I dropped Lionel home and told him I was leaving Sri Lanka the next day. Vijitha was not home, having visited his grandmother in their ancestral village. I did not get to say goodbye to Vijitha.
A few years after I left, Vijitha and Lionel relocated to their hometown in Elpitiya. I never returned to Sri Lanka except for short holidays. Back then, when there were no mobile phones or social media, being connected was impossible. My brother left for Canada after his graduation. He and I lost touch with Vijitha and Lionel.
Reconnection was due to much effort.
Communication was lost for forty-five years.
I often thought of nel, where these two brothers could be. I was desperate to find Vijitha and Lionel, my friends I thought I had lost forever.
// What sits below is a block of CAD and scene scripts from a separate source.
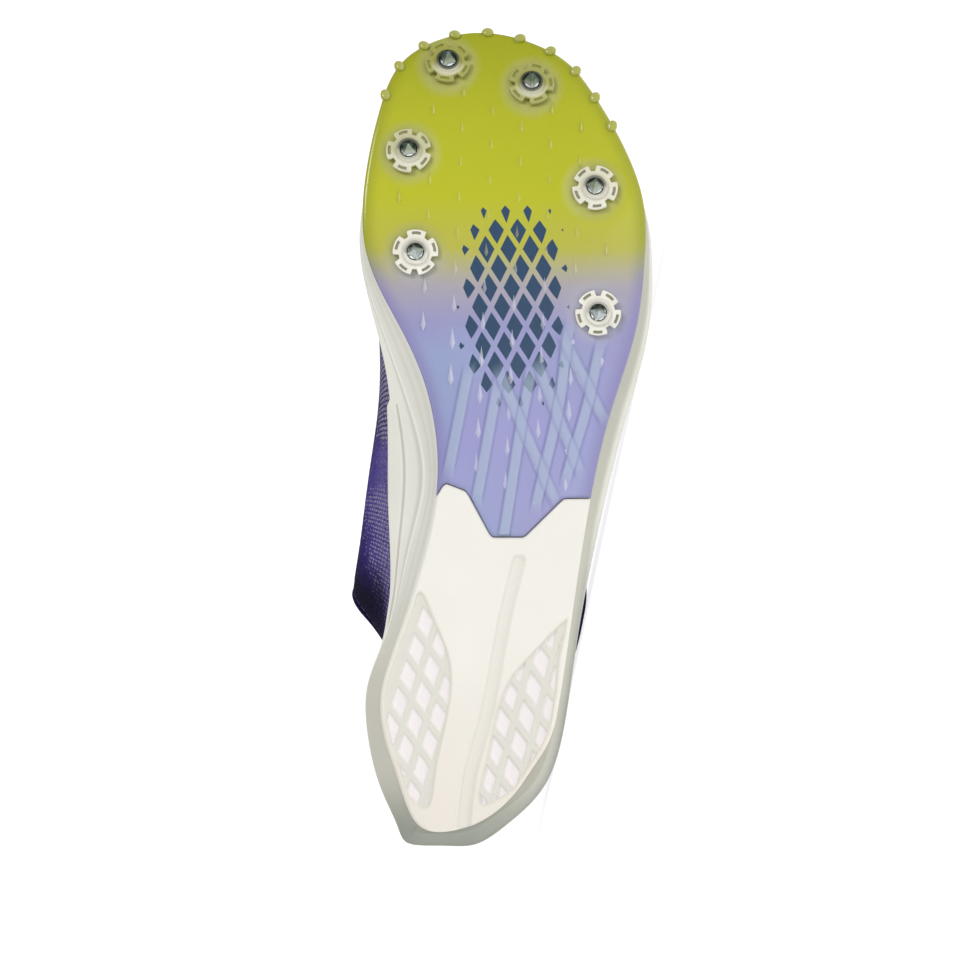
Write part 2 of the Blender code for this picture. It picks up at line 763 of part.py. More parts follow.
def heel_pad(home, tools):
    ring = base_ring(mesh_places())
    mesh = slab("heel_pad", ring, -GAP, -GAP - PAD, PAD_CHAMFER)
    pad = add_piece("heel_pad", mesh, PAD_STUFF, home)
    region = solid_outline("pad_region", pad_region(0.0), -CUT_REACH, CUT_REACH)
    cut(pad, "INTERSECT", add_helper("pad_region", region, tools))
    groove = placed(GROOVE)
    way = unit(np.gradient(groove, axis=0))
    side = np.column_stack([-way[:, 1], way[:, 0]]) * GROOVE_WIDTH / 2
    flat = np.vstack([groove + side, (groove - side)[::-1]])
    mesh = solid_outline("pad_groove", flat, -CUT_REACH, GROOVE_DEPTH)
    cut(pad, "DIFFERENCE", add_helper("pad_groove", mesh, tools))
    for name, outline in (("outer_panel", OUTER_PANEL), ("inner_panel", INNER_PANEL)):
        flat = rounded(placed(outline), PANEL_ROUND)
        mesh = solid_outline(name, flat, -CUT_REACH, PANEL_DEPTH)
        cut(pad, "DIFFERENCE", add_helper(name, mesh, tools))
    return pad


def sole_frame(x, y, below):
    """Where a detail sits under the foam: its Z axis points straight out of the sole."""
    slope = (under_foam(x + X_NUDGE) - under_foam(x - X_NUDGE)) / (2 * X_NUDGE)
    out = Vector((slope, 0, -1)).normalized()
    side = Vector((0, 1, 0))
    ahead = side.cross(out)
    turn = Matrix((ahead, side, out)).transposed().to_4x4()
    place = Vector((x, y, under_foam(x))) + out * below
    return Matrix.Translation(place) @ turn


def toe_rim_places():
    """Points along the plate's edge, evenly spaced round the toe."""
    rows = np.linspace(TOE_ROW - RIM_SEARCH_ROWS, TOE_ROW + RIM_SEARCH_ROWS, 400)
    edge, out, _ = edge_of_sole(rows)
    steps = np.linalg.norm(np.diff(edge, axis=0), axis=1)
    run = np.concatenate([[0], np.cumsum(steps)])
    run -= np.interp(TOE_ROW, rows, run) - STUD_SHIFT
    wanted = (np.arange(STUDS) - STUDS // 2) * STUD_PITCH
    middle = edge - out * STUD_INSET
    return [(np.interp(w, run, middle[:, 0]), np.interp(w, run, middle[:, 1])) for w in wanted]


def rib_mesh(name, ends):
    """A low bar that follows the plate's underside."""
    path = open_spline(placed(ends), 5)
    way = unit(np.gradient(path, axis=0))
    side = np.column_stack([-way[:, 1], way[:, 0]]) * RIB_WIDTH / 2
    rings = []
    for point, offset in zip(path, side):
        corners = [point + offset, point - offset]
        height = under_foam(point[0]) - GAP
        low, high = height - PLATE - RIB_HEIGHT, height - PLATE / 2
        ring = [(*corners[0], high), (*corners[1], high), (*corners[1], low), (*corners[0], low)]
        rings.append(np.array(ring))
    caps = [np.tile(ring.mean(axis=0), (4, 1)) for ring in (rings[0], rings[-1])]
    return lofted(name, [caps[0]] + rings + [caps[1]])


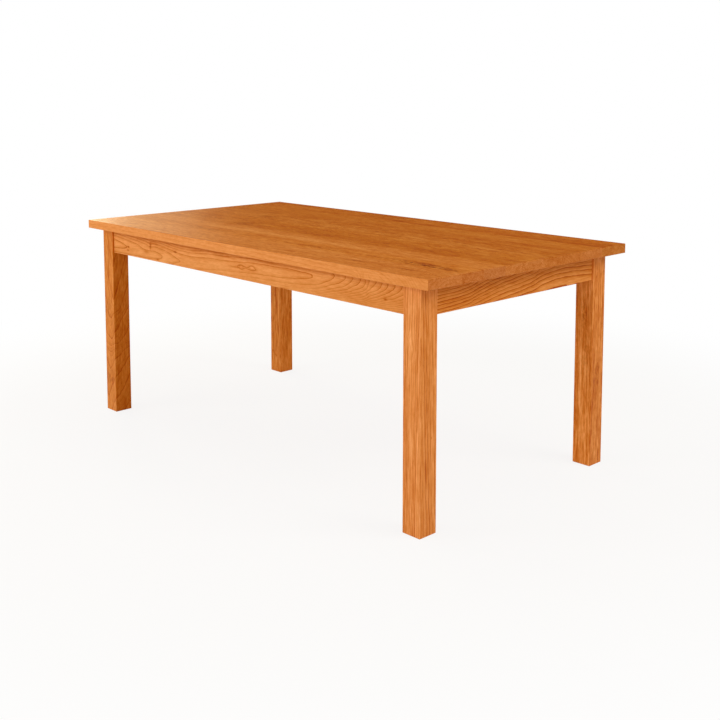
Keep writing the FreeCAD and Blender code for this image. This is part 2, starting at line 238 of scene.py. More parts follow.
def alongSurface(tree, slope, normal):
    # how steep a slope is along the surface
    straight = addNode(tree, "ShaderNodeVectorMath", [slope, normal], take="Value", operation="DOT_PRODUCT")
    straight = addNode(tree, "ShaderNodeVectorMath", {0: normal, "Scale": straight}, operation="SCALE")
    flat = addNode(tree, "ShaderNodeVectorMath", [slope, straight], operation="SUBTRACT")
    steepness = addNode(tree, "ShaderNodeVectorMath", [flat], take="Value", operation="LENGTH")
    return addNode(tree, "ShaderNodeMath", [steepness, figure["leastSlope"]], operation="MAXIMUM")


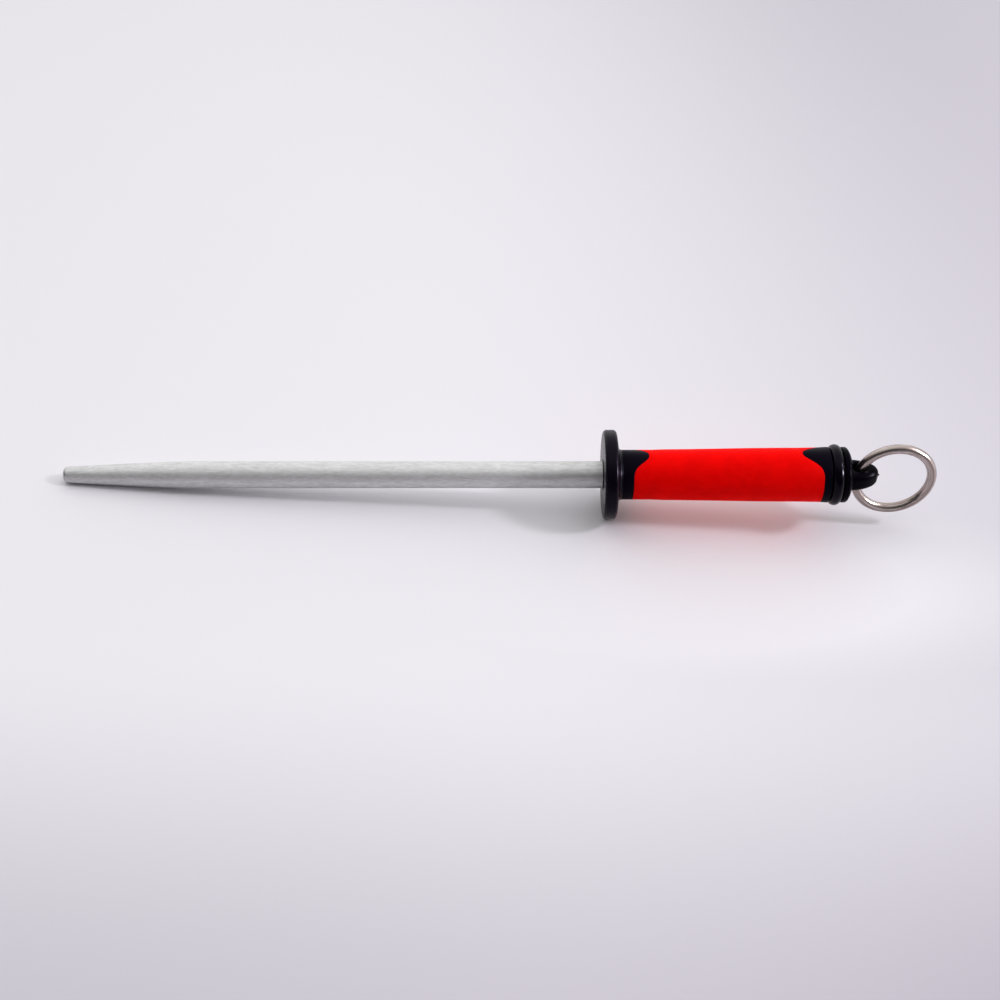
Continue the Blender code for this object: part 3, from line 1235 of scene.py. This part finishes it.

Sri Lanka is not a connected country even in 2021, relative to global connectivity standards. Whenever I visited Sri Lanka, I enquired from mutual friends and Jayantha’s sister about the two brothers. The house the Nanayakkara brothers lived in had been demolished. Nobody knew where they were. I went to the extreme of calling the post offices and village officials in Elpitiya, their ancestral hometown, hoping to get a lead to one of them. There was no luck. Despite repeated attempts, I lost heart and surrendered to the idea that I may never see the two brothers again.
Then a lucky break came from Facebook in my numerous searches for Lionels in Sri Lanka. In one profile for Lionel Nanayakkara, there was a photo of a grandfather. I had not seen Henry, their father, for 45 years, but I could recognise him. Lionel was some 60 years old in that photo, and although unrecognisable to me in his Facebook photo from my image of him as a teenager, I made the connection. I knew I hit the jackpot. I contacted Lionel and then from Lionel to Vijitha. I am yet to meet them face to face in Sri Lanka, but we are reconnected and speak regularly, trying to catchup up on everything that has passed ever since those innocent days before the world caught up on us.
Vijitha and Lionel are both delighted that we are reconnected. My brother, Rohitha, has also connected with Lionel. I look forward to meeting the two lads and brothers who made me their friend for life.
We have completed the cycle of friendship.
Every story has a twist.
Anil was killed by a gunshot by an intruder during a home invasion gone bad a few years after I left Sri Lanka.
Jayantha has died prematurely some years ago. I came to know this fact from her elder sister recently.
Henry has outlived them, lived to a ripe old age, and passed away in 2020, aged 90.
Vijitha and Lionel are waiting impatiently until I visit them in Sri Lanka, hopefully soon.